Capital One’s recent data breach is only the latest in the perennial series of high-profile data breaches that have occurred in the last few years. What do Equifax, Home Depot, Target, and others have in common? Great security programs with high-quality and competent people running them.
These companies experienced data breaches despite putting forth their best efforts and spending millions of dollars every year on information security. If they are still susceptible to breaches, what does that mean for the rest of us?
Fugue.co released a great blog post (here) about possible ways that the Capital One data breach occurred, and this highlights the complexity of just how difficult it is to truly secure the modern enterprise. The longer a company is around, the more difficult it is to understand everything that needs to be protected and where vulnerabilities exist.
This is due to a lack of maintenance on legacy systems, system upgrades, unpatched vulnerabilities, turnover in personnel, not to mention lost tribal knowledge, a lack of discipline, speed-to-market concerns prioritized over security investment, budgetary constraints – the list goes on.
As an aside, to highlight the point that compliance does not ensure security, neither a SOC 2 report, ISO 27001 certification, nor most other compliance frameworks would have addressed the root causes for what brought about Capital One’s data breach – I’m personally sure Capital One is compliant with everything, but a breach still occurred.
So how can we prevent data breaches?
The short answer is that we cannot prevent all data breaches from occurring – there are real adversaries out in the world, and we cannot always account for the ingenious ways they find to discover and exploit vulnerabilities in systems.
However, in helping companies build and maintain quality security programs, we do recommend some basic house-keeping actions that ALL companies should be taking and that can drastically reduce the risk of a data breach occurring.
One of these items that all companies should be doing on a recurring basis is penetration testing. While penetration testing done at Capital One did not prevent their data breach, in many cases, penetration testing is the element of a comprehensive security program that COULD identify the issues that may have led to this particular breach.
For more information on penetration testing, red teaming, and other types of offensive and preventative security engagements, download my colleague Ryan Basden’s white paper here.
As Fugue.co points out, the likely vulnerability that was exploited at Capital One was a misconfiguration in their Amazon Web Services (AWS) environment. How many companies are on AWS today? AWS and other cloud providers are the modern IT infrastructure on which high-growth technology companies are built. How many AWS environments out there are misconfigured? Probably more than we think.

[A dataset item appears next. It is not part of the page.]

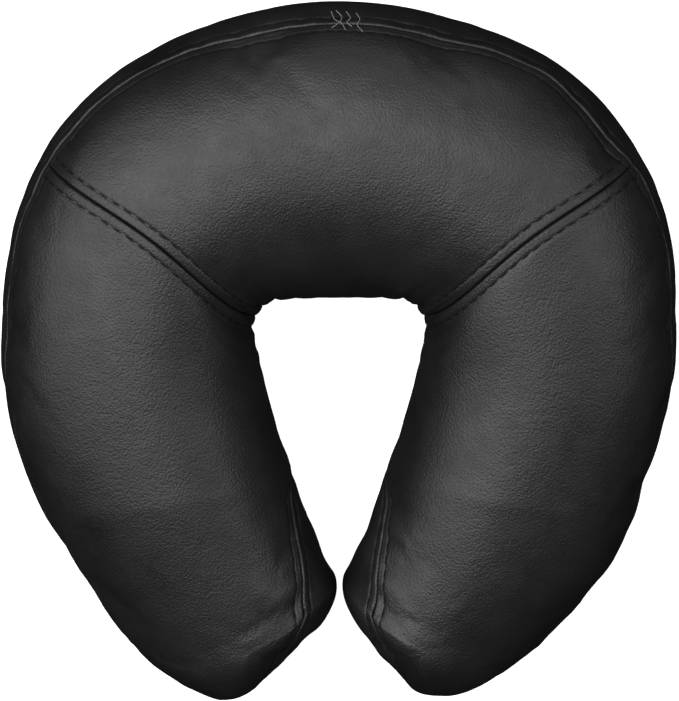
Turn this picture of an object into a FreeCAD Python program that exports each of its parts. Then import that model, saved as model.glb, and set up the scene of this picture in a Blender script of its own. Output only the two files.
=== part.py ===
import FreeCAD, Part
import math
import os

os.makedirs("parts", exist_ok=True)

V = FreeCAD.Vector

# A horseshoe face cradle cushion, in millimetres. The brow points to +Y, the arms to -Y,
# and it lies on its loop strips at z = 0, with the origin under its middle.

# Plan form
brow_radius = 150.0  # round of the outside at the brow, half the overall width
brow_centre_y = 6.4  # middle of that round
arm_start = 102.0  # degrees round from the brow's middle where the flatter arm outline starts
arm_radius = 225.0  # round of the outside along an arm
tip_start = 135.7  # degrees round where the outline starts to turn in to the tip
tip_radius = 61.0
opening_half_width = 38.5  # at the brow end of the face opening
opening_top_y = 23.5  # brow end of the face opening
opening_corner = 14.0  # round of its two corners
lobe_y = -106.5  # where the two arms come nearest to each other
tip_gap = 3.0  # between the arms there
arm_bow = 2.8  # how far an arm's inner edge curves away from a straight line
lobe_radius = 30.0  # round of a tip's inner corner
lobe_turn = 45.0  # degrees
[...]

While penetration testing (and vulnerability scanning as an element of that) will definitely not solve all your problems, it is a key component of a robust and ongoing security program and has the potential to identify misconfigurations in your cloud environment.
Are all Penetration Tests Created Equal?
That sub-header is a leading question, and the answer is a definite, ‘No!’ There is much confusion in the penetration test market as to what is considered a penetration test vs. a vulnerability scan and what the threshold and attributes are for each. I will defer to Ryan’s white paper on the nuances, but it suffices to say that any penetration test of a cloud environment should also consider the risk of misconfigurations in the cloud environment.
While vulnerability scanning as an element of a penetration testing engagement may identify some of these misconfigurations, that is absolutely not a substitute for an experienced penetration tester who can actually check for common misconfigurations in the cloud environment and validate that the windows are closed, the doors are locked, and the right people have has the appropriate access to the house.
It is definitely worth understanding what you are getting as part of a penetration test engagement to ensure you are not being sold a vulnerability scan (highly automated) marketed as a penetration test – ensure that your penetration test includes manual testing for common misconfigurations!
Even still, after doing everything right, your environment may still be exposed in a way that is unforeseen and unanticipated. A data breach not only results in bad PR, but also shakes the trust and confidence of clients, partners, and consumers. Everyone wants someone to blame, other than the bad guy, and often it is the well-meaning and dedicated members of the affected company that take the brunt of the backlash.
Security is, and will continue to be, the great challenge of the modern business climate, and effective security requires constant vigilance and a combination of helpful tools and automation, security training, and preventative maintenance, such as penetration testing, carried out by trained security professionals.
As you guys mentioned in the post, there is no one thing you can do to prevent a security breach (including penetration testing). Instead, good security takes a holistic strategy.
One thing you didn’t mention related to: “Why Get a Penetration Test” is as a tool to drive organizational change.
Sometimes a highly targeted, well written penetration test cab help provide the visibility and “fuel” to get executives to conceptualize the importance of security. Penetration tests can turn security from a “what if” to a “this could actually happen”!